A loudspeaker crackled and whistled with feedback, followed by the sharp command: “Do not move. Hands on the wheel!”
I did as I was told. My eyes remained closed. My entire body was trembling.
All of a sudden there was a knock on the driver’s-side window. Shit, I thought. They said hands on the wheel. What now? Am I allowed to take a hand off to push the window button?
Tap. Tap.
I slowly lifted my left hand and pressed the button. The window slid down. Even though my eyes were closed, I could sense the presence of a light. A flashlight. A familiar voice filled the air. “Well, hello, Salma. Just the girl I was hoping to see.”
I allowed my eyelids to flutter open. Detective Tim. Of course: I’d thought of him earlier, and my sudden shitshow reality had conjured him up, as if by magic. I thought of the star. Be my strength, be my strength. Then I forced myself to return his smarmy smile. Better to focus on his face than the armed men forming a semicircle around the car. He was dressed in the same rumpled suit he’d worn to Franklin, his tie loosened. If he had a gun, I couldn’t see it. He hunched down, draping one arm over the door.
“Where’s Amir Ammouri?” he asked me.
The question was like a slap.
“He’s not here?” I whispered, honestly shocked.
“No, he isn’t,” Detective Tim said. “Were you planning to meet him?”
My eyes flitted to Amir’s house. Every light appeared to be on. “No. I mean yes. As a surprise. I was going to surprise him.”
“Really.” Detective Tim tilted his head. “At two-
thirty a.m.?”
I glared at him. “I’m not the first girl who’s ever wanted to surprise a boyfriend late at night, am I?”
He smirked but ignored the question. “Whose car is this?” He reached into his jacket pocket and glanced at his phone.
“My dad’s.”
“Does he know that you’re out with it?”
“Yes,” I lied, without hesitating. I glanced back at the Ammouris’. Dark shapes moved behind drawn curtains: people who weren’t members of the Ammouri family. Intruders. Bringing chaos to a place of calm.
“So, your parents, they approve of your late-night surprise?” Detective Tim prodded. His tone was friendly now. Casual.

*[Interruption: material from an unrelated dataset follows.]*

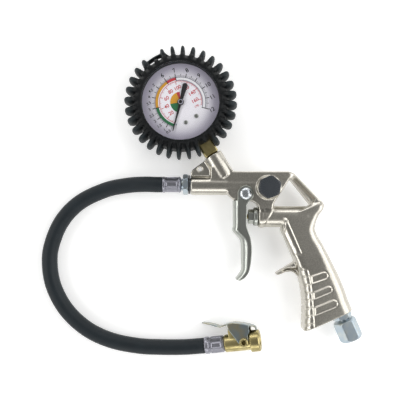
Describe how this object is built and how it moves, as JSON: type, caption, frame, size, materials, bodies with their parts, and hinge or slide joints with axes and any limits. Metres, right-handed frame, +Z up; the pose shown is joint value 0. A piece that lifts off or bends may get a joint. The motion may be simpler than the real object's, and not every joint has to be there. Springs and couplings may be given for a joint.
{
  "type": "portable tire inflator",
  "caption": "Hand-held tire inflator: pistol-grip air gun with squeeze trigger, dial gauge in a ribbed rubber boot, and a short hose with a clip-on chuck.",
  "frame": {"origin": "on the surface under the middle of the gun and gauge, which lie on their side", "axes": "+Z up from the surface and out of the dial, +X along the barrel away from the hose, +Y from the grip towards the gauge"},
  "size_m": [0.2512, 0.2407, 0.033],
  "materials": {
    "nickel_casting": "satin nickel plate over a die casting",
    "nickel_steel": "pressed steel, nickel plated",
    "bright_chrome": "bright chrome plate",
    "zinc_steel": "turned or pressed steel, zinc plated",
    "turned_brass": "turned brass, lightly tarnished",
    "moulded_rubber": "matt black moulded rubber",
    "black_plastic": "satin black moulded plastic",
    "clear_lens": "clear polished lens",
    "white_dial": "printed white dial sheet",
    "black_needle": "matt black paint"
  },
  "bodies": {
    "gun": {"gun_body": "nickel_casting", "trigger_screw": "bright_chrome", "trigger_nut": "zinc_steel", "gland_nut": "zinc_steel", "gland_o_ring": "moulded_rubber", "valve_seat": "turned_brass", "valve_spring": "zinc_steel", "deflate_bush": "turned_brass", "deflate_spring": "zinc_steel", "inlet_nipple": "zinc_steel", "inlet_seal": "moulded_rubber", "hose_fitting": "zinc_steel", "hose_washer": "moulded_rubber", "hose_ferrule": "zinc_steel", "hose": "moulded_rubber", "chuck_ferrule": "zinc_steel", "chuck_body": "turned_brass", "chuck_tail": "turned_brass", "clip_rivet_front": "turned_brass", "clip_rivet_back": "turned_brass", "clip_spring": "zinc_steel", "chuck_seal": "moulded_rubber", "chuck_depressor": "turned_brass", "gauge_case": "zinc_steel", "gauge_bezel": "bright_chrome", "gauge_boot": "moulded_rubber", "gauge_lens": "clear_lens", "gauge_dial": "white_dial", "dial_screw_a": "zinc_steel", "dial_screw_b": "zinc_steel", "pointer_stop": "zinc_steel", "gauge_stem": "turned_brass", "bourdon_tube": "turned_brass", "bourdon_tip": "turned_brass", "movement_plate_back": "turned_brass", "movement_plate_front": "turned_brass", "movement_pillar_a": "turned_brass", "movement_pillar_b": "turned_brass", "link_rod": "zinc_steel"},
    "trigger_lever": {"trigger": "nickel_steel"},
    "valve": {"valve_pin": "turned_brass", "valve_poppet": "moulded_rubber"},
    "button": {"deflate_button": "black_plastic", "deflate_pin": "turned_brass"},
    "swivel_nut": {"inlet_nut": "zinc_steel"},
    "sector": {"sector_gear": "turned_brass"},
    "pointer": {"gauge_pointer": "black_needle", "pinion_arbor": "zinc_steel"},
    "clip": {"chuck_clip": "nickel_steel"}
  },
  "joints": [
    {"name": "trigger_turn", "type": "hinge", "parent": "gun", "child": "trigger_lever", "pos_m": [0.001, 0.0013, 0.0128], "axis": [0, 0, 1], "range_deg": [0, 13], "stiffness_Nm_per_rad": 0.6, "springref_deg": -11.46},
    {"name": "valve_slide", "type": "slide", "parent": "gun", "child": "valve", "axis": [1, 0, 0], "range_m": [0, 0.004], "deforming": ["valve_spring"]},
    {"name": "deflate_push", "type": "slide", "parent": "gun", "child": "button", "axis": [0, 0, -1], "range_m": [0, 0.003], "stiffness_N_per_m": 800, "springref_m": -0.002, "deforming": ["deflate_spring"]},
    {"name": "inlet_swivel", "type": "hinge", "parent": "gun", "child": "swivel_nut", "pos_m": [0.0753, -0.0911, 0.0128], "axis": [0.4067, -0.9135, 0], "continuous": true},
    {"name": "sector_turn", "type": "hinge", "parent": "gun", "child": "sector", "pos_m": [-0.03915, 0.06667, 0.0128], "axis": [0, 0, 1], "range_deg": [0, 27], "stiffness_Nm_per_rad": 0.01, "springref_deg": -2.86},
    {"name": "pointer_turn", "type": "hinge", "parent": "gun", "child": "pointer", "pos_m": [-0.04888, 0.07126, 0.0128], "axis": [0, 0, 1], "range_deg": [-270, 0]},
    {"name": "chuck_clip_turn", "type": "hinge", "parent": "gun", "child": "clip", "pos_m": [0.00095, -0.11376, 0.01256], "axis": [-0.1887, 0.1053, 0.9764], "range_deg": [0, 12], "stiffness_Nm_per_rad": 0.5, "springref_deg": -11.46, "deforming": ["clip_spring"]}
  ],
  "couplings": [
    {"joint": "pointer_turn", "follows": "sector_turn", "ratio": -10},
    {"joint": "valve_slide", "follows": "trigger_turn", "m_per_rad": 0.0175}
  ]
}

Sweat pooled on my lip. With outrage and fear came a flicker of hope. Maybe it was a blessing, insh’Allah, that Amir wasn’t home. He might have sensed trouble, as I had. Maybe he’d been wise enough to turn around and find somewhere safe to lay low.
“Miss Bakkioui?”
I began to jabber, without thinking, lies building upon lies. “They do, and so does my grandma Titi. She’s a romantic. She didn’t approve of how you thought she didn’t exist, though. She’s convinced my parents to file a lawsuit against your department—”
“That’s enough,” Detective Tim interrupted. He leaned through the driver’s-side window, peering into the darkness of the car. My smile widened. Go ahead and search, asshole, I thought, even as I caught a whiff of that aftershave, just as I had at Franklin. It made me want to vomit….
A radio crackled. Detective Tim suddenly withdrew.
There was commotion over at the Ammouris’. The spotlights spun to the front door. Mona stepped out first, and turned. Mr. Ammouri stepped out next, flanked by two blue-uniformed cops. Each wore a bulletproof vest. My stomach twisted. Mr. Ammouri’s face was drawn, his shoulders stooped. As I watched him, I felt a pang of recognition. I’d seen that same grim resignation before. I’d seen it on Mrs. Turner’s face. Like her, he looked broken.